Calculation of Emissions: A refinery wanted to install a heat exchanger that would recover waste heat from one of its gasoline-producing units. As a result other heaters and boilers would need to be used less, reducing energy usage and emissions. However, because of how NSR currently measures future emissions (i.e., assumes future operation is at full capacity, although present operation is not) the project showed a “potential” emissions increase that could trigger NSR. The facility determined that NSR would make the project uneconomical, and it would not go forward.

Pollution Control Project: A facility that is equipped with boilers that currently burn fuel oil wanted to change its boilers so they could burn natural gas, which would reduce emissions of SO2 and NOX. It may also result in a fuel cost savings. Although emissions of SO2 and NOX would decrease significantly, the facility projected emissions of VOCs and CO to increase slightly.
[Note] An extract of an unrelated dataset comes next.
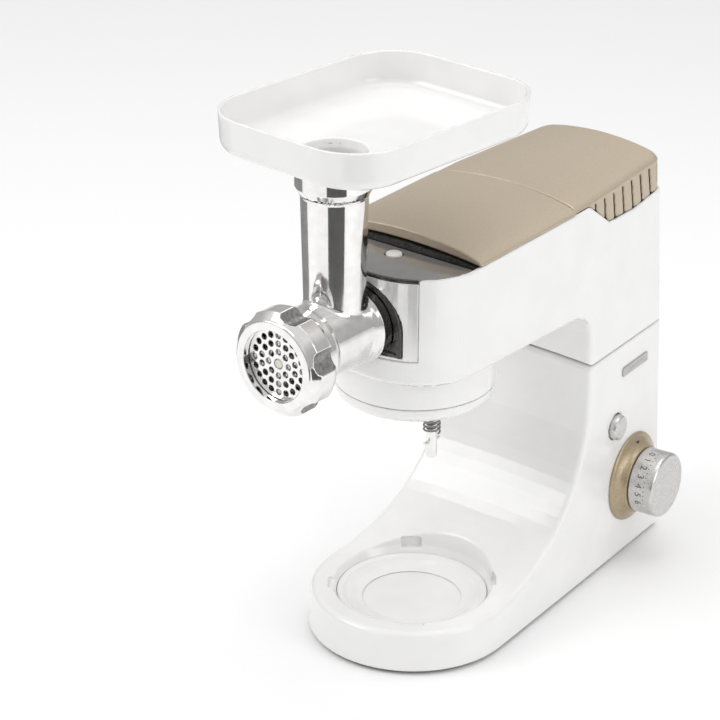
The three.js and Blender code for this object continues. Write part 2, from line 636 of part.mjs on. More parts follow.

These increases could trigger NSR, and the facility is likely to conclude that the project is no longer viable and continue to burn oil. This change would no longer be subject to NSR because the exclusion for pollution prevention and control projects includes fuel switching.

Routine Maintenance, Repair and Replacement: For example, a manufacturer operates a process that includes a drying system. It determined that the energy efficiency of the system could be improved if the existing drier nozzles were replaced with Teflon-coated nozzles. Because it could not readily determine whether installation of the new nozzles would be considered routine maintenance, repair or replacement, the company decided not to proceed with the project. NSR excludes repairs and maintenance activities that are “routine,” but a complex analysis must currently be used to determine what repairs meet that standard. This has deterred companies from conducting needed repairs, often times resulting in unnecessary emissions of pollution. The proposed changes would provide more certainty for activities that qualify for the routine maintenance, repair and replacement exclusion.